An appropriation-friendly, image-rich, experimental research library. Independent and open to the public.

Thursday, May 29, 2008

New shelves installed!



First and foremost we owe profuse thanks to our wonderful intern Freya Channing. Without Freya's energy, we would have taken much longer to get off our duffs and finish shelving everything that was waiting to be shelved, as of April. That's done. Then last week, the new shelves were installed! Check them out. Again with Freya's help, we shelved all of the ephemera boxes that were destined for new homes on the shelves. In one fell swoop, the ephemera collection has been made tremendously more orderly, sensible, and accessible.

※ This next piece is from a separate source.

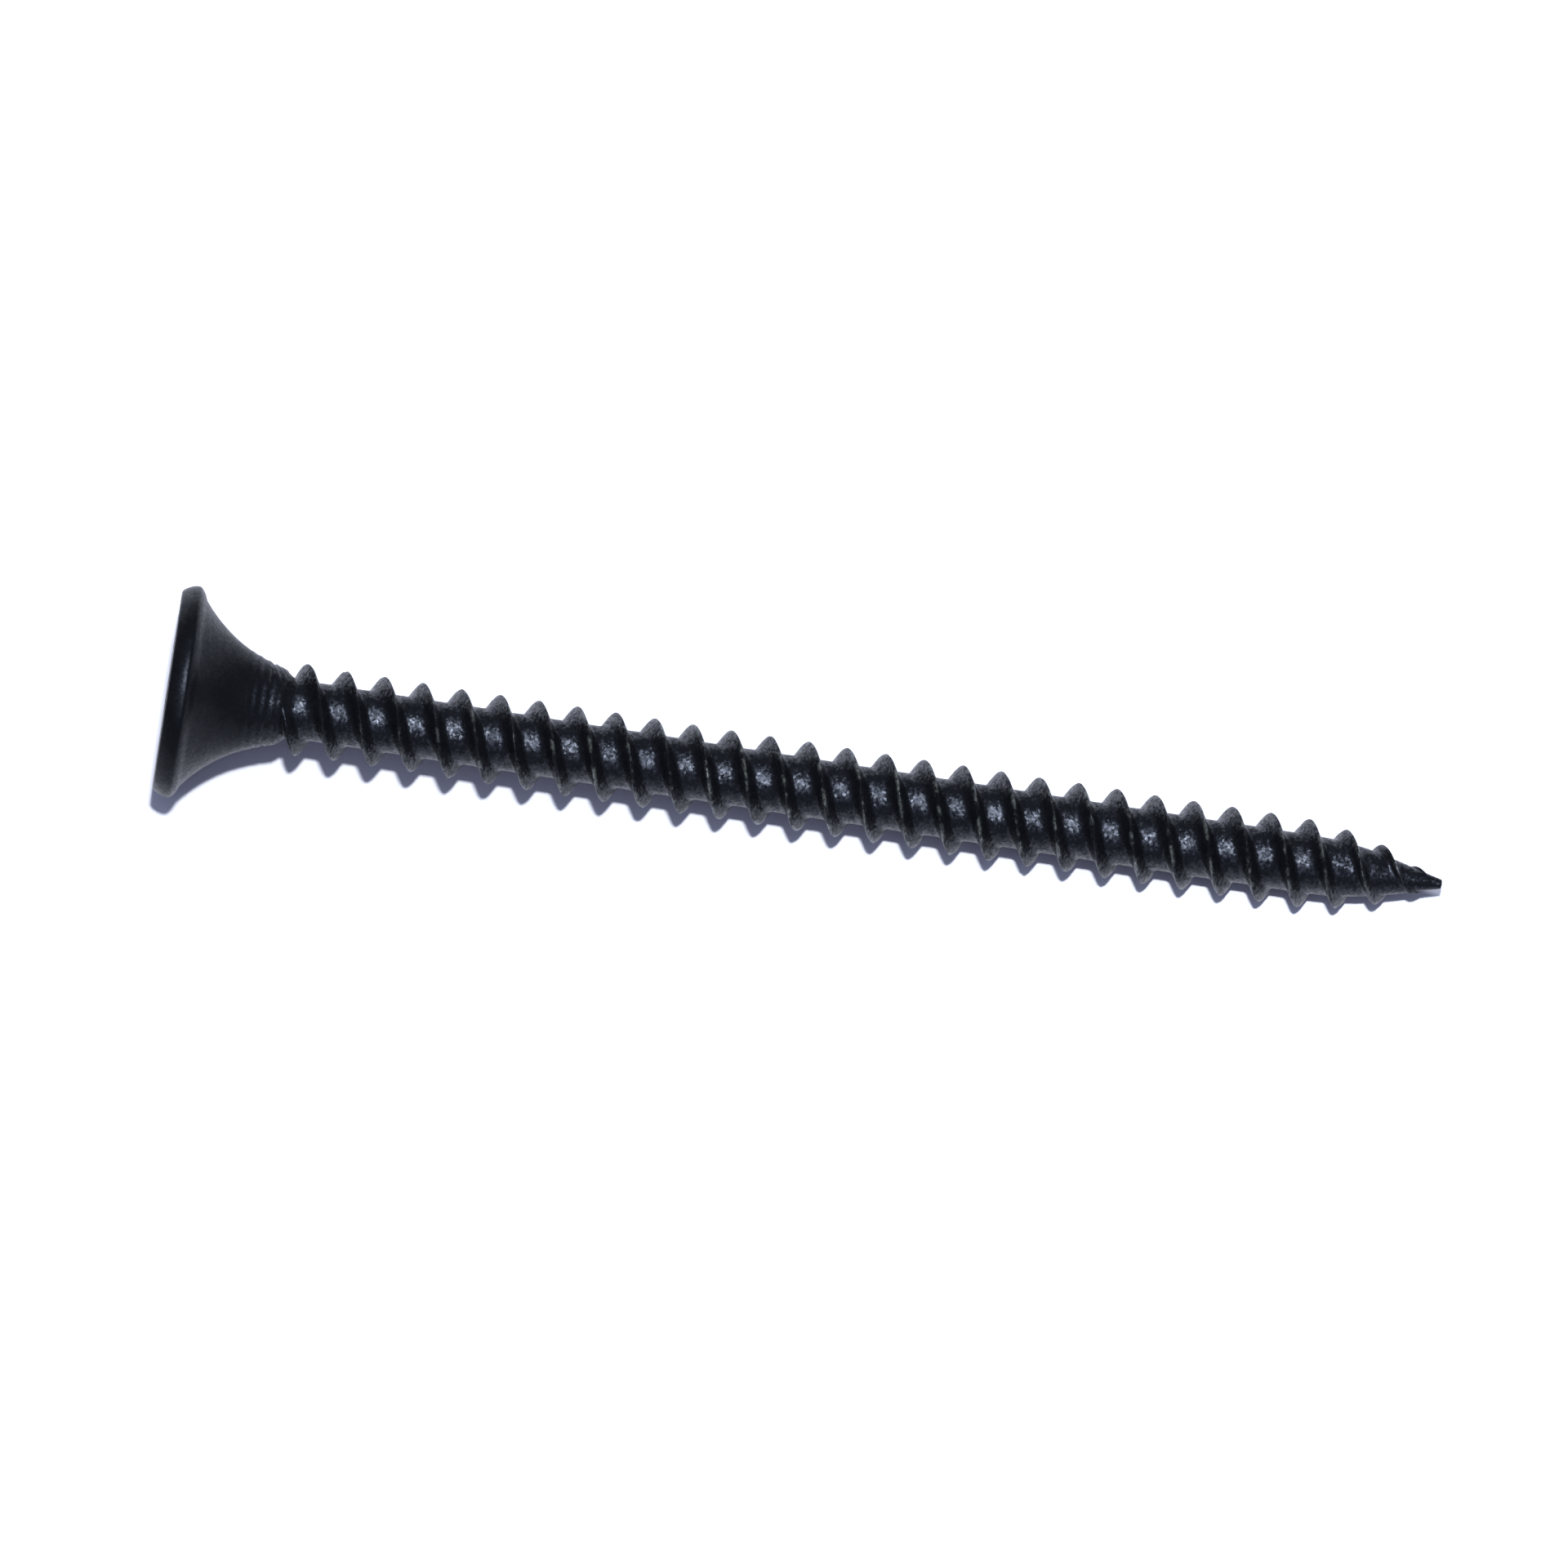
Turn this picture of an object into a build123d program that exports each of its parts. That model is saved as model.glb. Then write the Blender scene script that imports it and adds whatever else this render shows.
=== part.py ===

We invite everyone who has ever taken a cursory glance through a gray box to return and dive in: Maps, pamphlets, blueprints, photos, screeds, rare gov docs, unpublished papers, drive-in menus, and much more, await those who push beyond the covers, beyond the book. Deep into the library. —MSP

Tuesday, May 20, 2008

Ready for new shelves!


Ever seen the back of the room empty before?

Saturday, May 17, 2008

Five more years! New shelves!

The past couple of weeks have seen great changes set in motion around the library. First, we obtained a lease renewal that will keep us in our digs at 8th and Folsom through the autumn of 2013! Five more years! We are thrilled with this news.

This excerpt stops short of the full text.